Labour has been plunged into an existential crisis as the results from this week’s local elections roll in, with Keir Starmer’s leadership increasingly under scrutiny. The results in Birmingham, in particular, suggest that it is not only provincial voters abandoning the party in droves, but that major cities, too, are beginning to turn their backs on the government.
It is true that Labour had been expected to suffer great losses, but some polling had been off the mark. One poll exaggerated Reform UK’s popularity in the city, as well as underestimating the performance of the Green Party and the Liberal Democrats, exposing the limitations of small-scale samples for a specific city or town in an era of considerable voter volatility.
The actual result for Labour was still disastrous as Birmingham City Council slipped from the party’s control after it lost 41 councillors. As a result, the local authority has been left under no overall control. The reality is that Birmingham, once a jewel of the Industrial Revolution and a flagship of local democratic governance, has been driven into decline under 14 years of Labour rule. The party’s tenure was marked by soaring council tax, effective bankruptcy and bin strikes that left streets buried beneath piles of rubbish. It is no exaggeration to say the city now appears on the brink of failure.
While the 2024 Social Mobility Commission’s “State of the Nation” report considered Birmingham to be “middle-ranked” in terms of growth and innovation, it considered conditions for childhood in the city to be “unfavorable”, painting a dire picture of the city’s prospects for future generations. It also placed it in the least favorable group when it came to employment opportunities for young people, joining the likes of Middlesbrough, Stockton-on-Tees, and Redcar & Cleveland.
Birmingham’s local Labour Party has often blamed cuts made by central governments under the Conservatives, but there are also clear cases of economic and financial mismanagement.
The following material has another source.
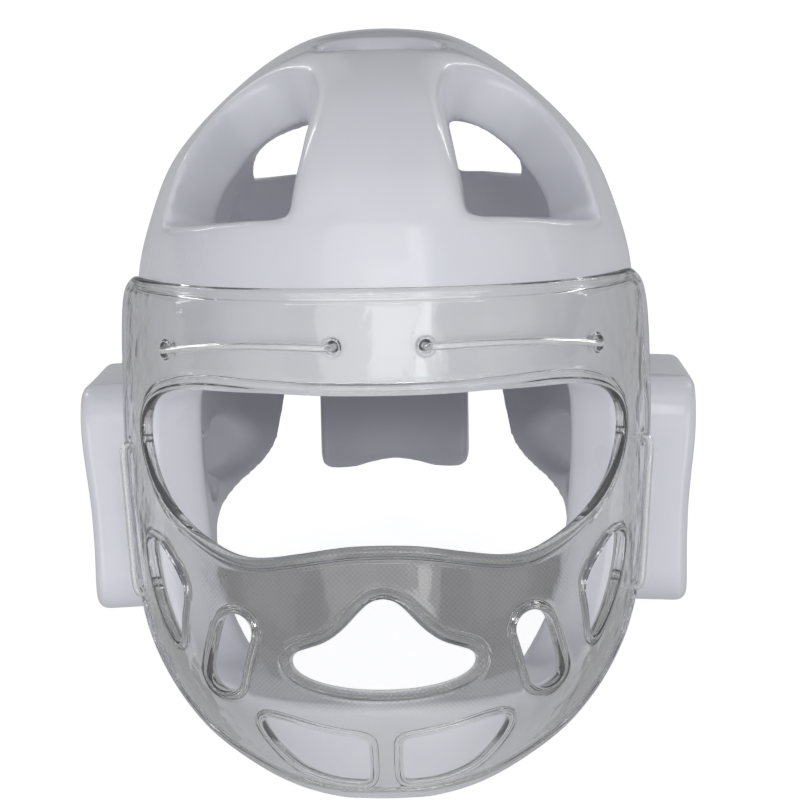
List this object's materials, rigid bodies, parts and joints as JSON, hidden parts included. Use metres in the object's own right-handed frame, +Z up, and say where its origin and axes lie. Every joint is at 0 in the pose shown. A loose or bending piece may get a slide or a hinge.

For example, the Labour-controlled council’s miscalculation on equal pay liability — where female staff such as teaching assistants and care workers claimed to be underpaid — exposed the sheer degree of mismanagement and incompetence, putting itself at loggerheads with major trade unions such as GMB and Unison.
This also undermined Labour’s reputation for managing industrial relations effectively. Total payouts are expected to exceed £250 million. On top of this, there was an £80 million overspend on the disastrous Oracle IT project, which was designed to streamline payments and HR processes. Labour in Birmingham also sought to diversify the city’s economy by focusing on services, retail, and tourism, which are areas where London is already very much at a major advantage.
But the bigger issues facing Labour in Birmingham are political. Labour has essentially been swept aside by the rising anti-establishment tides of Right-wing populism in the shape of Reform UK on the one side and Left-wing populism in the form of the Green Party on the other. Meanwhile, an emergent “Islamo-populism” represented by the Independent Candidate Alliance (ICA) has also proved to challenge Starmer’s party. These changes have torn apart the party’s key constituencies.
The result is that Birmingham City Council is becoming highly fragmented in terms of party composition, with Reform UK and the Greens making considerable gains. At the same time, the ICA — spearheaded by Akhmed Yakoob and Shakeel Afsar — has made its mark in England’s second-largest city, emerging victorious in Muslim-concentrated wards such as Alum Rock and Bordesley Green. On top of that, the Liberal Democrats remain a notable presence in their own right.
Following Birmingham’s cross-ideological revolt against Labour, the question now is whether the city’s deeply fragmented council can govern in the interests of a city with a proud history but an increasingly uncertain future. While voters from across Birmingham’s social and political spectrum may relish having delivered Labour a heavy electoral blow, it remains unclear whether the result will translate into meaningful renewal as the city enters uncharted political territory.